Die Heilerin – nur ein Märchen?

Es war einmal eine Heilerin. Die verstand sich nicht nur auf die Heilkunst der Kräuter sondern auch auf die Magie des Herzens. Wann immer Bewohner des Reiches mit einem Leiden zu ihr kamen, gab sie ihnen das rechte Heilmittel: hier und da ein Kräutlein oder einen Trank, aber häufig auch Fröhlichkeit, ein Lachen oder Verständnis und Nächstenliebe, denn sie wusste um die große Heilkraft dieser Elemente. Mit den Jahren erwarb sie durch ihre Kunst hohes Ansehen und Beliebtheit im Volk.

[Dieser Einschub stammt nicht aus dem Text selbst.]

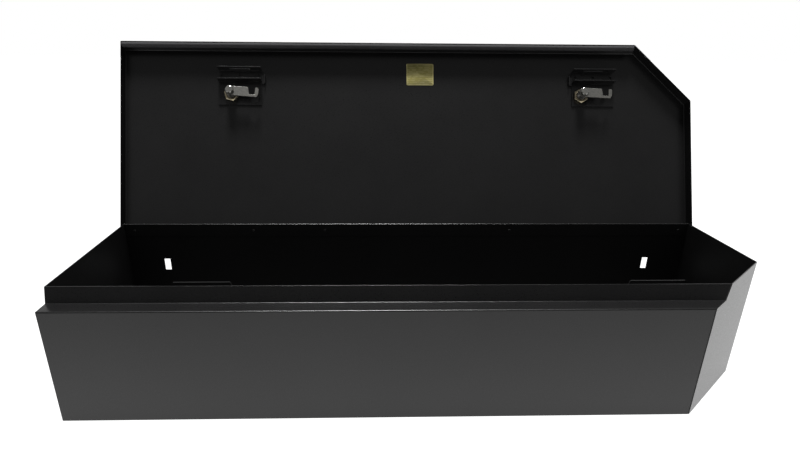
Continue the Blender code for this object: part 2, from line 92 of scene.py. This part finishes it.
class Nodes:
    """A material's node tree, with short calls to add and link nodes."""

    def __init__(self, name):
        self.material = bpy.data.materials.new(name)
        self.material.use_nodes = True
        self.tree = self.material.node_tree
        self.shader = self.tree.nodes["Principled BSDF"]

    def add(self, kind, **settings):
        node = self.tree.nodes.new(kind)
        for key, value in settings.items():
            if key in node.inputs:
                node.inputs[key].default_value = value
            else:
                setattr(node, key, value)
        return node

    def link(self, source, target):
        self.tree.links.new(source, target)

    def coordinates(self):
        return self.add("ShaderNodeTexCoord").outputs["Object"]

    def noise(self, scale, detail=2.0, roughness=0.5, stretch=None):
        """A noise's value over the object, with its grain drawn out along the axes of stretch."""
        place = self.coordinates()
        if stretch:
            mapping = self.add("ShaderNodeMapping")
            mapping.inputs["Scale"].default_value = stretch
            self.link(place, mapping.inputs["Vector"])
            place = mapping.outputs["Vector"]
        node = self.add("ShaderNodeTexNoise", Scale=scale, Detail=detail, Roughness=roughness)
        self.link(place, node.inputs["Vector"])
        return node.outputs["Fac"]

    def math(self, operation, first, second=0.0):
        """One sum on two values, each a socket or a number."""
        node = self.add("ShaderNodeMath", operation=operation)
        for target, value in zip(node.inputs, (first, second)):
            if isinstance(value, (int, float)):
                target.default_value = value
            else:
                self.link(value, target)
        return node.outputs["Value"]

    def spread(self, value, low, high, start=0.0, end=1.0):
        """The value's stretch from start to end spread between low and high."""
        node = self.add("ShaderNodeMapRange")
        sockets = ("From Min", "From Max", "To Min", "To Max")
        for socket, number in zip(sockets, (start, end, low, high)):
            node.inputs[socket].default_value = number
        self.link(value, node.inputs["Value"])
        return node.outputs["Result"]

    def blend(self, value, first, second):
        """A colour between two, by the value."""
        node = self.add("ShaderNodeMix", data_type="RGBA")
        self.link(value, node.inputs["Factor"])
        for socket, colour in (("A", first), ("B", second)):
            target = next(i for i in node.inputs if i.name == socket and i.type == "RGBA")
            if isinstance(colour, tuple):
                target.default_value = (*colour, 1.0)
            else:
                self.link(colour, target)
        return next(o for o in node.outputs if o.type == "RGBA")

    def bump(self, height, distance, strength=1.0, below=None):
        node = self.add("ShaderNodeBump", Strength=strength, Distance=distance)
        self.link(height, node.inputs["Height"])
        if below:
            self.link(below, node.inputs["Normal"])
        return node.outputs["Normal"]


# Powder coat: scales are in cells per metre, heights in metres
CLOUD_SCALE, CLOUD_EDGES = 9.0, (0.35, 0.70)
SPECK_SCALE, SPECK_EDGES = 420.0, (0.3, 0.7)
SPECK_GLOSS = (-0.03, 0.05)
WAVE_SCALE, WAVE_HEIGHT, WAVE_STRENGTH = 4.0, 0.0015, 0.12
PEEL_SCALE, PEEL_HEIGHT = 900.0, 0.00002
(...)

Eines Tages bemerkte die Königin, dass der Heilerin von ihren Untertanen weit mehr Bewunderung entgegengebracht wurde als ihr selbst und Neid und Missgunst vergifteten ihr Herz. Obwohl sie selbst in der Vergangenheit die Dienste der Heilerin in Anspruch genommen hatte, begann sie, arglistig Lügen über diese zu verbreiten, um sie in Misskredit zu bringen.
Ihrem Sekretär, der längst unbemerkt aus dem Hintergrund die Geschicke des Volkes lenkte, dabei jedoch weniger auf dessen als viel mehr auf sein persönliches Wohl bedacht war, war die Heilerin schon längst ein Dorn im Auge. Zu oft schon war sie seinem eigennützigen Treiben auf die Schliche gekommen und hatte damit seine heimliche Macht in Gefahr gebracht.

Sowohl die Königin als auch der Sekretär beherrschten vortrefflich die Kunst der Intrige und trieben ihr hinterhältiges Spiel der Verleumdungen intensiv voran. Bereits nach kurzer Zeit herrschte große Zwietracht unter den Untertanen. Wann immer etwas schief ging, wo auch immer ein Unglück geschah, besann man sich der üblen Gerüchte und lastete alles Leid der Heilerin an. Wer gestern noch ihre Dienste in Anspruch genommen hatte, beschimpfte sie heute als Hexe.
Die Wenigen, die dieses heimtückische Spiel durchschauten, wandten ihre Blicke ab und überließen die Heilerin feige ihrem Schicksal. So kam es, dass diese schließlich mit Schimpf und Schande aus dem Dorf gejagt wurde.

Verbittert über die erlebte Niedertracht und erlittene Ungerechtigkeit zog sie sich in die Tiefen der Wälder zurück. Dort rief sie in wiederkehrenden Ritualen höhere Mächte um Hilfe an und belegte ihre früheren Gefährten mit dem Fluch der Gerechtigkeit:

„Was du beiträgst zu des Anderen Unglück,
das falle auf dich selbst tausendfach zurück!“

Der Fluch der Heilerin verfehlte seine Wirkung nicht. Die Menschen, die ihr übel nachgeredet oder leichtfertig alles geglaubt hatten, wurden nun selbst zum Opfer peinlicher Gerüchte. Andere, die ihr Hilfe verweigert hatten, standen nun ihrerseits in Notsituationen allein. Jeder neidete dem Nachbarn seinen Erfolg. Missgunst breitete sich aus wie eine Seuche.

Im Laufe der Zeit sprachen sich die Geschehnisse herum und immer mehr Menschen aus den umliegenden Siedlungen mieden angewidert den verfluchten Ort. Der einst erfolgreiche Handel kam zum Erliegen, selbst den Kindern wich man aus wie Aussätzigen.

Zunächst Einzelne, später immer mehr Untertanen flehten ihre Krone um Hilfe an. Das Herz der Königin jedoch war indes durch das Gift der Bosheit zu Stein geworden, dem Sekretär floss statt Blut nur noch schwarzes Pech durch die Adern. Beide hatten aus Eitelkeit und Selbstsucht ihre Menschlichkeit verloren.

Aus einer ehemals blühenden Gemeinschaft war ein düsterer Ort voller Trostlosigkeit geworden. Die Kranken fanden keine Linderung mehr. Das Volk litt unter der Macht des Bösen. Das einzige Heilmittel – die Magie des Herzens – hatte man aus der Gemeinschaft verbannt.

Schließlich begriff das Volk, was es getan hatte und jagte die Königin und ihren Sekretär fort. Die Heilerin dagegen bat man inständig um Vergebung. Dafür jedoch war es zu spät. Zwar kehrte die Heilerin zurück, die Heilkraft des Herzens jedoch vermochte sie diesen Menschen nicht mehr zu geben. Die heilende Kraft dieser großen Magie hatte das Volk durch sein leichtfertiges Handeln auf ewig verwirkt.